Kyla's NaNoWriMo Wrap-Up
Author: Kyla Sterling, December 2017
Have you ever tried to write anything - and I mean seriously write, not just composing an epic Mafia theory - with a baby?
I have. And I failed.
My daughter was born just shy of 6 months ago. And I was smitten.
Don’t get me wrong, I’ve wanted kids since before I figured out what it actually meant to be a mom. Not just changing doll clothes and putting a plastic bottle up to its mouth, but changing diapers and dealing with vomit and irregular nap schedules. (My first steady babysitting job was twins - from birth to age 3. They got chicken pox when they were about 12 weeks old. Bring it on, I thought.) So when I got to experience all of that with the added bonus of not being able to hand her back over to somebody else and go home… obviously I wanted to do nothing else.
Alas, houses and cars and husbands and children cost money, so I couldn’t just not go back to work. So I started scrambling for ideas to let me stay home without bankrupting us. And, me being me, I settled on finally writing any one of the several dozen books that have been floating around in my head the last couple decades. Even if I could sell just one, it would be enough to tide us over until I could sell another one… right?
Oh yeah, I had to actually find time to write. Right.
The biggest problem was, and is, that my husband does not have a “regular” job. He’s the editor of a newspaper, and he goes to work shortly after noon and doesn’t come home until after the paper goes to print. So when I come home from work, and relieve one of our amazing babysitters (either my dad or my in-laws, all of whom are retired), it’s nonstop baby time. I love every second of feeding and changing and cuddling and playing and reading with her, but it definitely doesn’t allow for anything else - certainly not sitting down in front of a computer to get lost in a book for hours at a time.
But then… November approached. National Novel Writing Month, NaNoWriMo for short, NaNo for shorter. The challenge is issued every year for any average Joe or Jane to sit down in front of a blank screen (or sheet of paper) on the 1st of the month, and write at least 50,000 words by the 30th. I had a fantastic idea for a novel - a trilogy of novels, in fact - and prepared myself mentally to get down to writing. I talked things over with my husband so a couple times a week I could leave the house early (and give him baby duty) to get some writing in before work. I committed to writing on my lunch breaks. After all, one of my friends had had a baby on November 1st a few years back and still gotten her words in!

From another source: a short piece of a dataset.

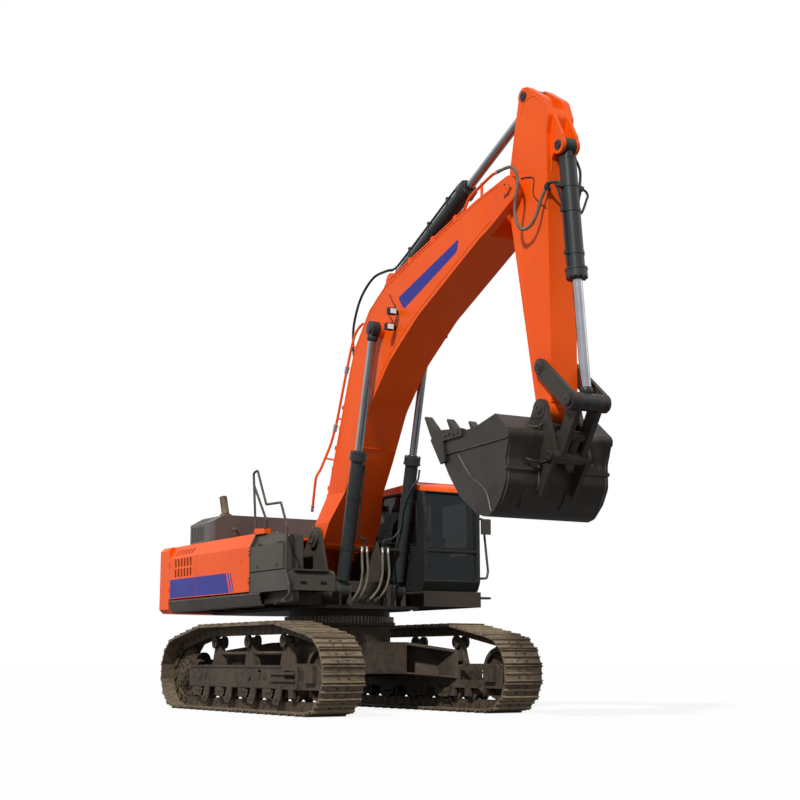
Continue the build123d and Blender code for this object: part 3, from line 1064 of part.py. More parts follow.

The thing is… she was on maternity leave. And her husband works a normal schedule. And newborns sleep a heck of a lot more than my child, who thinks naps are for the weak. None of that’s a great excuse - and neither are my excuses that I have other commitments that prevented me from writing before work and at lunch. If I’d really buckled down, I could have stayed up later each night or gotten up earlier each morning - when the baby is asleep - to get my word count in.

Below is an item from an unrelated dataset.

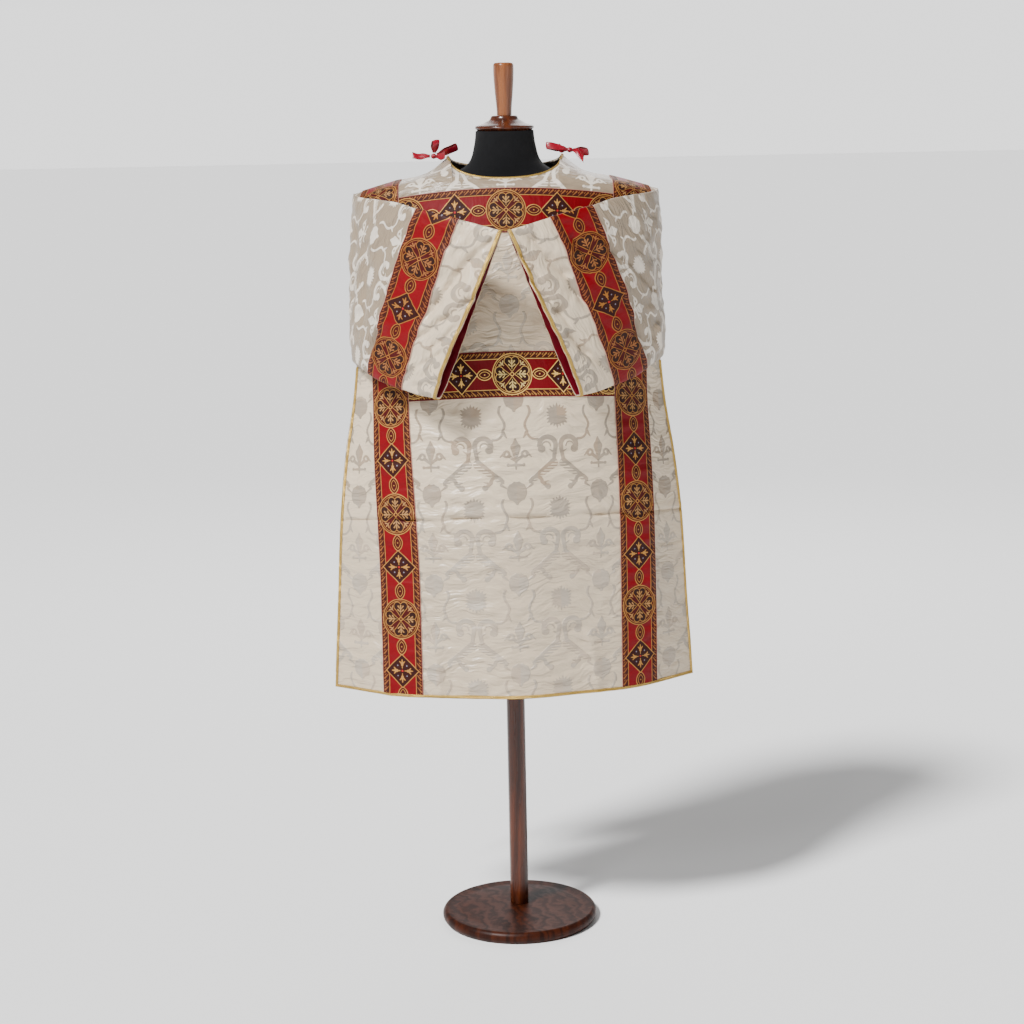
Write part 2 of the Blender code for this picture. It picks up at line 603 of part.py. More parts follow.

As it turns out, I went to a write-in on November 1st and pounded out a measly 450 words in the couple hours I was there. My project wasn’t as ready to go as I’d hoped - I only had an outline for the series, and not for the individual books. I still wasn’t done researching some of the historical background and so needed to stop every few lines to look something up. On November 12, I did the unthinkable - I tabled that project and started an entirely new one. I got 550 words in, and my husband announced we were going on vacation.
[Interruption for changing and cuddling of baby]
So basically, my NaNo goals were shot. I actually haven’t touched either of those projects in about two weeks, and unless I take the next several days off work (and still have sitters) the 50,000 word goal is beyond my reach. But next year I won’t have as many excuses - our house will no longer be “new” and we won’t have boxes to unpack and rooms to organize. A 17-month-old can amuse herself more easily than a 5-month-old. My husband might have a more reasonable schedule. If we go on vacation again, I’ll know more than three days in advance and can plan accordingly.
But in the meantime, my dreams of writing professionally and eventually being able to be a work-from-home mom are still there. My ideas haven’t gone away just because they haven’t been written down yet. I’ll carve out the time eventually.
She’s in a rocker next to me as I write, making baby pterodactyl noises and giving me huge smiles. And I wouldn’t trade her for anything - definitely not winning NaNo.